## PROVIDED DATA
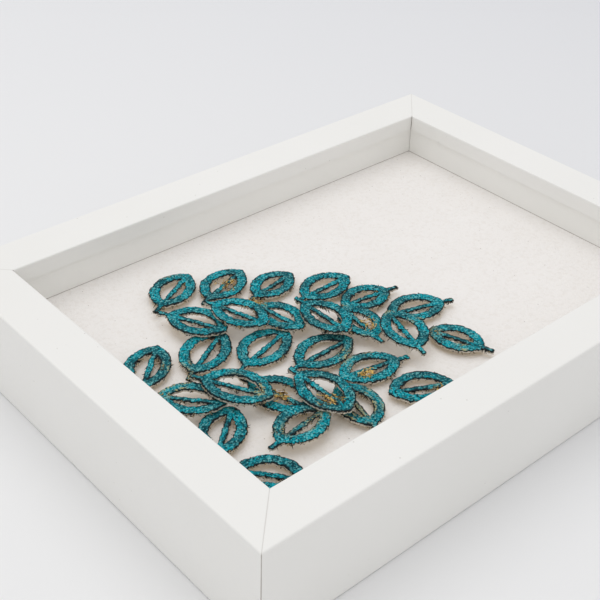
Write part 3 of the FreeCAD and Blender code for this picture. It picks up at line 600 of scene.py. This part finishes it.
def cut_leaf(number, name):
    """One leaf with its torn fibres, and on some a tuft of straw threads, set where its node lies."""
    rng = np.random.default_rng(number)
    seat = leaf_seat(name)
    points, quads, from_edge, depth, roots = leaf_body(seat, rng)
    parts = [(points, quads), torn_fibres(seat, roots, rng, FIBRES)]
    if number in THREADED:
        parts.append(straw_threads(seat, roots, rng, THREADED[number]))
    ahead = seat["heading"]
    turn = np.array([[ahead[0], -ahead[1]], [ahead[1], ahead[0]]])
    points = np.concatenate([part[0] for part in parts])
    points[:, :2] = points[:, :2] @ turn.T + seat["middle"]
    starts = np.cumsum([0] + [len(part[0]) for part in parts])
    faces = [(face + start).tolist() for start, (_, face) in zip(starts, parts)]
    mesh = bpy.data.meshes.new(name)
    mesh.from_pydata((points * MM).tolist(), [], [face for group in faces for face in group])
    material_index = np.repeat(np.arange(len(parts)), [len(group) for group in faces])
    mesh.polygons.foreach_set("material_index", material_index.astype(np.int32))
    mesh.polygons.foreach_set("use_smooth", material_index == 0)
    for attribute, values, filler in (("from_edge", from_edge, 0.0), ("depth", depth, 0.5)):
        padded = np.full(len(points), filler, dtype=np.float32)
        padded[:len(values)] = values
        mesh.attributes.new(attribute, "FLOAT", "POINT").data.foreach_set("value", padded)
    for material in LEAF_MATERIALS:
        mesh.materials.append(material)
    mesh.update()
    leaf = bpy.data.objects.new(f"cut_paper_{name}", mesh)
    bpy.context.scene.collection.objects.link(leaf)
    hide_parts(name)
    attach(leaf, "root")


for leaf_number, leaf_name in enumerate(LEAF_NODES, start=1):
    cut_leaf(leaf_number, leaf_name)


# Floor: the pale matt table top that the frame lies on. It stands a hair below the frame, which
# touches it only here and there, so a thin dark line runs along the frame's foot.
def table_top():
    """Matt white laminate, slightly cool, with painted shade that darkens and cools it towards +X, where the
    room's light falls off.
    """
    laminate = blank_material("matt_white_laminate")
    place = add(laminate, "TexCoord", {}, output="Object")
    cloud = add(laminate, "TexNoise", {"Vector": place, "Scale": 1 / (300 * MM), "Detail": 2})
    # Painted shade: the colour runs from the near tones to a darker, cooler grey towards +X.
    far = add(laminate, "VectorMath", {0: place, 1: (1.0, 0.25, 0)}, output="Value", operation="DOT_PRODUCT")
    far = add(laminate, "MapRange", {0: far, 1: -0.15, 2: 0.75})
    near_tone = add(laminate, "Mix", {0: cloud, 6: linear("EAEAEA"), 7: linear("EDEDED")}, output=2,
                    data_type="RGBA")
    tone = add(laminate, "Mix", {0: far, 6: near_tone, 7: linear("D5D6DA")}, output=2, data_type="RGBA")
    shader = add(laminate, "BsdfPrincipled",
                 {"Base Color": tone, "Roughness": 0.7, "Specular IOR Level": 0.3})
    add(laminate, "OutputMaterial", {"Surface": shader})
    return laminate


FLOOR_REACH, FLOOR_Z = 4.0, -0.4 * MM
floor_mesh = bpy.data.meshes.new("table_top")
floor_corners = [(x * FLOOR_REACH, y * FLOOR_REACH, FLOOR_Z) for x, y in ((-1, -1), (1, -1), (1, 1), (-1, 1))]
floor_mesh.from_pydata(floor_corners, [], [(0, 1, 2, 3)])
floor_mesh.materials.append(table_top())
floor = bpy.data.objects.new("table_top", floor_mesh)
bpy.context.scene.collection.objects.link(floor)


# Light: a pale even room, with one wide soft lamp overhead, a little behind the frame, and a weaker
# one to the left. Each lamp has a name, place, size across, power in watts and colour.
LAMPS = [
    ("window_overhead", (0.15, 0.45, 1.6), 1.6, 6.6, "FFFFFF"),
    ("room_left", (-1.3, -0.3, 1.0), 1.4, 1.0, "FFFDFA"),
]
for lamp_name, lamp_place, lamp_size, lamp_power, lamp_colour in LAMPS:
    lamp_data = bpy.data.lights.new(lamp_name, "AREA")
    lamp_data.shape = "DISK"
    lamp_data.size = lamp_size
    lamp_data.energy = lamp_power
    lamp_data.color = linear(lamp_colour)[:3]
    lamp = bpy.data.objects.new(lamp_name, lamp_data)
    lamp.matrix_world = (
        Matrix.Translation(lamp_place) @ Vector(lamp_place).to_track_quat("Z", "Y").to_matrix().to_4x4()
    )
    bpy.context.scene.collection.objects.link(lamp)

room = bpy.data.worlds.new("pale_room")
room.use_nodes = True
room.node_tree.nodes["Background"].inputs["Color"].default_value = linear("FBFBFC")
room.node_tree.nodes["Background"].inputs["Strength"].default_value = 0.83
bpy.context.scene.world = room
bpy.context.scene.view_settings.view_transform = "Standard"

# Camera: solved from the frame's corners in the photograph, which is 600 pixels square. Its place
# is given in millimetres, and its bearing, dip and roll in degrees.
CAMERA_PLACE = Vector((-286.15, -280.3, 298.5)) * MM
BEARING, DIP, ROLL = (math.radians(angle) for angle in (-42.21, 34.72, 1.83))
FOCAL_PIXELS, PHOTO_PIXELS = 1133.2, 600
camera_data = bpy.data.cameras.new("camera")
camera_data.sensor_width = 36
camera_data.lens = FOCAL_PIXELS / PHOTO_PIXELS * camera_data.sensor_width
camera_data.clip_start = 0.01
camera = bpy.data.objects.new("camera", camera_data)
camera.matrix_world = (
    Matrix.Translation(CAMERA_PLACE)
    @ Matrix.Rotation(BEARING, 4, "Z")
    @ Matrix.Rotation(math.pi / 2 - DIP, 4, "X")
    @ Matrix.Rotation(ROLL, 4, "Z")
)
bpy.context.scene.collection.objects.link(camera)
bpy.context.scene.camera = camera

## TASK DETAILS
Above is a listing; print exactly its lines from the one with "hide_parts(name)" through the one with "cut_leaf(leaf_number, leaf_name)", and no other lines.

## SOLUTION TO THIS TASK
    hide_parts(name)
    attach(leaf, "root")


for leaf_number, leaf_name in enumerate(LEAF_NODES, start=1):
    cut_leaf(leaf_number, leaf_name)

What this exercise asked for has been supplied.